▶ **Goal**
Write out each line of the material again, word for word.
── Data section
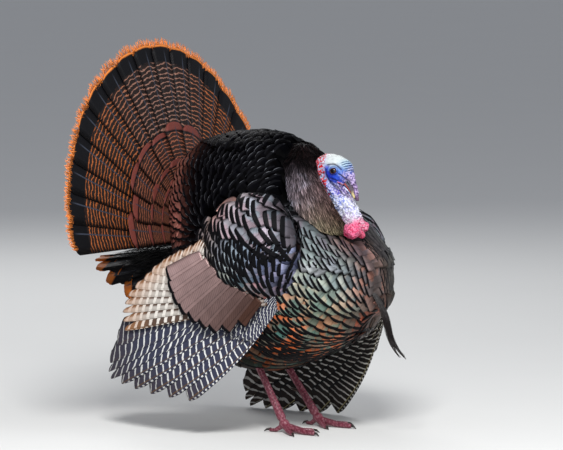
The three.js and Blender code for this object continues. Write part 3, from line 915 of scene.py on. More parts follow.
def eye_material():
    """A dark brown eye with a black pupil and a reddish iris, wet all over.

    Ring holds how far a point lies from the pupil's middle, in millimetres.
    """
    graph = Graph("eye", Roughness=0.05, Specular_IOR_Level=0.3, Coat_Weight=0.3, Coat_Roughness=0.02)
    ring = graph.attribute("Ring", "Fac")
    iris = graph.mix(ring.smooth(2.8, 5.0), (0.016, 0.005, 0.003), (0.060, 0.012, 0.008))
    iris = graph.scaled(iris, 0.7 + graph.noise(900.0) * 0.6)
    iris = graph.mix(ring.smooth(4.6, 5.4), iris, (0.02, 0.01, 0.01))
    graph.set(Base_Color=graph.mix(ring.smooth(3.3, 2.9), iris, (0.002, 0.002, 0.002)))
    return graph.material


# ---- bare head and neck ---------------------------------------------------------------------------

# The middle and half sizes of the head, and the lines down the middle of throat and bill.
HEAD_MIDDLE, HEAD_HALF = np.array([0, -73, 511]), np.array([23, 45, 32])
THROAT_LINE = ((0, -48, 503), (0, -82, 470), (0, -105, 440), (0, -124, 412), (0, -128, 401))
THROAT_RADII = ((24,), (22,), (20,), (17,), (15,))
BILL_LINE = ((0, -90, 503), (0, -106, 492), (0, -119, 472), (0, -123, 459))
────
▶ **Response**
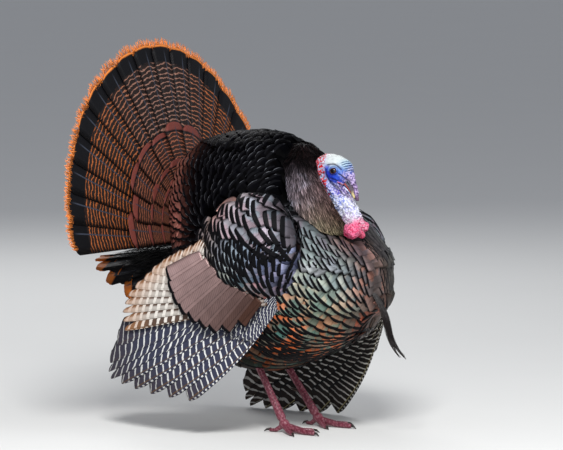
The three.js and Blender code for this object continues. Write part 3, from line 915 of scene.py on. More parts follow.
def eye_material():
    """A dark brown eye with a black pupil and a reddish iris, wet all over.

    Ring holds how far a point lies from the pupil's middle, in millimetres.
    """
    graph = Graph("eye", Roughness=0.05, Specular_IOR_Level=0.3, Coat_Weight=0.3, Coat_Roughness=0.02)
    ring = graph.attribute("Ring", "Fac")
    iris = graph.mix(ring.smooth(2.8, 5.0), (0.016, 0.005, 0.003), (0.060, 0.012, 0.008))
    iris = graph.scaled(iris, 0.7 + graph.noise(900.0) * 0.6)
    iris = graph.mix(ring.smooth(4.6, 5.4), iris, (0.02, 0.01, 0.01))
    graph.set(Base_Color=graph.mix(ring.smooth(3.3, 2.9), iris, (0.002, 0.002, 0.002)))
    return graph.material


# ---- bare head and neck ---------------------------------------------------------------------------

# The middle and half sizes of the head, and the lines down the middle of throat and bill.
HEAD_MIDDLE, HEAD_HALF = np.array([0, -73, 511]), np.array([23, 45, 32])
THROAT_LINE = ((0, -48, 503), (0, -82, 470), (0, -105, 440), (0, -124, 412), (0, -128, 401))
THROAT_RADII = ((24,), (22,), (20,), (17,), (15,))
BILL_LINE = ((0, -90, 503), (0, -106, 492), (0, -119, 472), (0, -123, 459))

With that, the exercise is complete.